German authorities captured an Iranian controller in the Mykonos crime, Kazem Darabi, and one of the Lebanese, Abbas Hussein Rhayel, who fired single bullets into the head of each victim. The Germans stated that the murders were authorized by the elite "Special Affairs Committee" of the Iranian regime, composed of supreme leader Ayatollah Ali Khamenei, then-president Rafsanjani, and two of their ministerial colleagues. Darabi and Rhayel, convicted of the Mykonos crime, were sentenced to life imprisonment in Germany but were released and deported to Iran in 2007. Two of their Lebanese accomplices received short sentences, and one was acquitted.
No Safe Haven, issued in 2008, enumerated 162 cases of Iranian dissidents murdered outside Iran, many of them in Iraq.

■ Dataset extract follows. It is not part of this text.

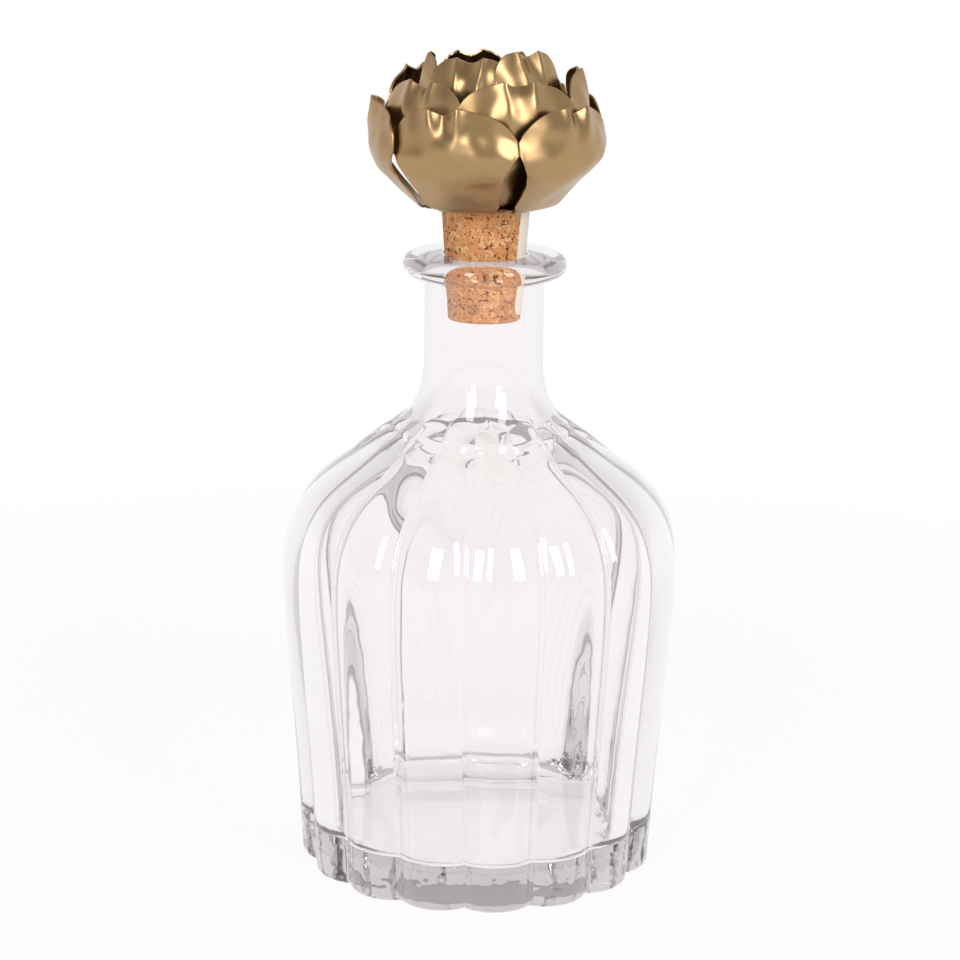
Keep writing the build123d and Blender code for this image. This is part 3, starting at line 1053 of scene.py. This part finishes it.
def soft_box(name, place, width, height, power):
    """A large rectangular lamp that faces the decanter."""
    lamp = bpy.data.lights.new(name, "AREA")
    lamp.shape = "RECTANGLE"
    lamp.size = width
    lamp.size_y = height
    lamp.energy = power
    holder = placed(name, lamp)
    holder.location = place
    holder.rotation_euler = (Vector(lamp_target) - Vector(place)).to_track_quat("-Z", "Y").to_euler()


class DECANTER_OT_stage(Operator):
    """Make the floor, the light and the camera"""

    bl_idname = "decanter.make_stage"
    bl_label = "Floor, Light and Camera"

    def execute(self, context):
        values = context.scene.decanter_stage
        scene = context.scene
        scene.view_settings.view_transform = "Standard"
        self.make_floor(values)
        self.make_world(scene)
        for name, place in (("left_soft_box", left_lamp_place), ("right_soft_box", right_lamp_place)):
            soft_box(name, place, values.lamp_width, values.lamp_height, values.lamp_power)
        self.make_camera(values, scene)
        return {"FINISHED"}

    def make_floor(self, values):
        """A wide floor that shows white and keeps the object's soft shadow."""
        mesh = bpy.data.meshes.new("floor")
        reach = floor_reach
        corners = ((-reach, -reach, 0), (reach, -reach, 0), (reach, reach, 0), (-reach, reach, 0))
        mesh.from_pydata(corners, [], [(0, 1, 2, 3)])
        floor = placed("floor", mesh)
        floor.location.z = -floor_drop
        shader = Shader("studio floor")
        place = shader.place()
        grain = shader.noise(place, scale=400.0, detail=2.0)
        tone = shader.blend(grain, tuple(values.floor), scaled(values.floor, 0.97))
        matte = shader.add("BsdfDiffuse", {"Color": tone})
        white = shader.add("Emission", {"Color": (1.0, 1.0, 1.0), "Strength": 1.0})
        rays = shader.add("LightPath").outputs
        seen = shader.maths("MAXIMUM", rays["Is Camera Ray"], rays["Is Glossy Ray"])
        seen = shader.maths("MAXIMUM", seen, rays["Is Transmission Ray"])
        away = shader.add("VectorMath", {0: place}, operation="LENGTH").outputs["Value"]
        share = shader.ramp(away, ((values.shadow_reach, 0.9), (values.shadow_reach * 2.5, 1.0)))
        share = shader.maths("MULTIPLY", seen, share)
        mixed = shader.add("MixShader", {0: share, 1: matte.outputs[0], 2: white.outputs[0]})
        mesh.materials.append(shader.finish(mixed.outputs[0]))

    def make_world(self, scene):
        """A room that shows white at eye level and dims overhead, and lights plainly."""
        shader = Shader("studio room", "worlds", "OutputWorld")
        place = shader.add("TexCoord").outputs["Generated"]
        split = shader.add("SeparateXYZ", {"Vector": place})
        height = split.outputs["Z"]
        spread = {"Value": split.outputs["Y"], "From Min": -1.0}
        depth = shader.add("MapRange", spread).outputs["Result"]
        rays = shader.add("LightPath").outputs
        through = shader.ramp(height, ((0.05, 1.0), (0.5, 0.8), (1.0, 0.58)))
        ceiling = shader.ramp(height, ((0.0, 1.0), (0.2, 0.85), (1.0, 0.5)))
        front = shader.ramp(height, ((0.0, 0.8), (0.12, 0.3), (1.0, 0.25)))
        behind = shader.ramp(depth, ((0.25, 0.0), (0.6, 1.0)))
        mirrored = shader.blend(behind, front, ceiling)
        tone = shader.blend(rays["Is Glossy Ray"], (0.5, 0.5, 0.5), mirrored)
        tone = shader.blend(rays["Is Transmission Ray"], tone, through)
        tone = shader.blend(rays["Is Camera Ray"], tone, (1.0, 1.0, 1.0))
        room = shader.add("Background", {"Color": tone, "Strength": 1.0})
        scene.world = shader.finish(room.outputs[0])

    def make_camera(self, values, scene):
        """The camera at the photograph's height, distance and tilt."""
        camera = placed("camera", bpy.data.cameras.new("camera"))
        camera.data.lens = values.lens
        camera.data.sensor_width = 36.0
        camera.data.clip_start = 0.01
        camera.data.clip_end = 50.0
        camera.location = (values.camera_side, -values.camera_distance, values.camera_height)
        look = Euler((pi / 2 - values.camera_pitch, 0, 0)).to_matrix()
        lean = Matrix.Rotation(values.camera_roll, 3, "Z")
        camera.rotation_euler = (look @ lean).to_euler()
        scene.camera = camera


class DECANTER_PT_panel(Panel):
    """The steps that build the decanter"""

    bl_idname = "DECANTER_PT_panel"
    bl_label = "Decanter"
    bl_space_type = "VIEW_3D"
    bl_region_type = "UI"
    bl_category = "Decanter"

    def draw(self, context):
        column = self.layout.column()
        for operator in OPERATORS:
            column.operator(operator.bl_idname)
        for group in GROUPS:
            values = getattr(context.scene, group)
            for name in values.__annotations__:
                column.prop(values, name)


OPERATORS = (
    DECANTER_OT_glass,
    DECANTER_OT_cork,
    DECANTER_OT_flower,
    DECANTER_OT_fixing,
    DECANTER_OT_stage,
)


def register():
    """Register the classes and keep the values on the scene."""
    for group, kind in GROUPS.items():
        bpy.utils.register_class(kind)
        setattr(bpy.types.Scene, group, PointerProperty(type=kind))
    for kind in (*OPERATORS, DECANTER_PT_panel):
        bpy.utils.register_class(kind)


def unregister():
    """Take the classes and the values away again."""
    for kind in (DECANTER_PT_panel, *reversed(OPERATORS)):
        bpy.utils.unregister_class(kind)
    for group, kind in reversed(GROUPS.items()):
        delattr(bpy.types.Scene, group)
        bpy.utils.unregister_class(kind)


def main():
    """Build every piece in turn."""
    register()
    bpy.ops.decanter.make_glass()
    bpy.ops.decanter.make_cork()
    bpy.ops.decanter.make_flower()
    bpy.ops.decanter.make_fixing()
    bpy.ops.decanter.make_stage()


if __name__ == "__main__":
    main()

At the end of last year, a reliable Iranian source in Western Europe, who declines to be named for obvious reasons, declared that 251 people had been killed abroad by the Iranian revolutionary regime, 180 of them in Iraq.
These numbers involve targeted individuals or small groups, and exclude the dead in three infamous truck bombings. In the 1983 Beirut barracks attack, 299 U.S. and French service personnel were killed. Later came the two unsolved bombings in Argentina—the 1992 blast at the Israeli Embassy in Buenos Aires, in which 29 were killed and 242 injured, and the 1994 assault on the Argentine Jewish Mutual Association or AMIA, in which 85 died and 400 were wounded. The Argentine authorities have accused Iran of responsibility in both cases.
Opportunistic recruitment, including that of relatives, and murders in restaurants are old news in Tehran. A plan as reckless as that in which Mansour Arbabsiar was caught reflects the habitual mode of operation of the Iranian regime.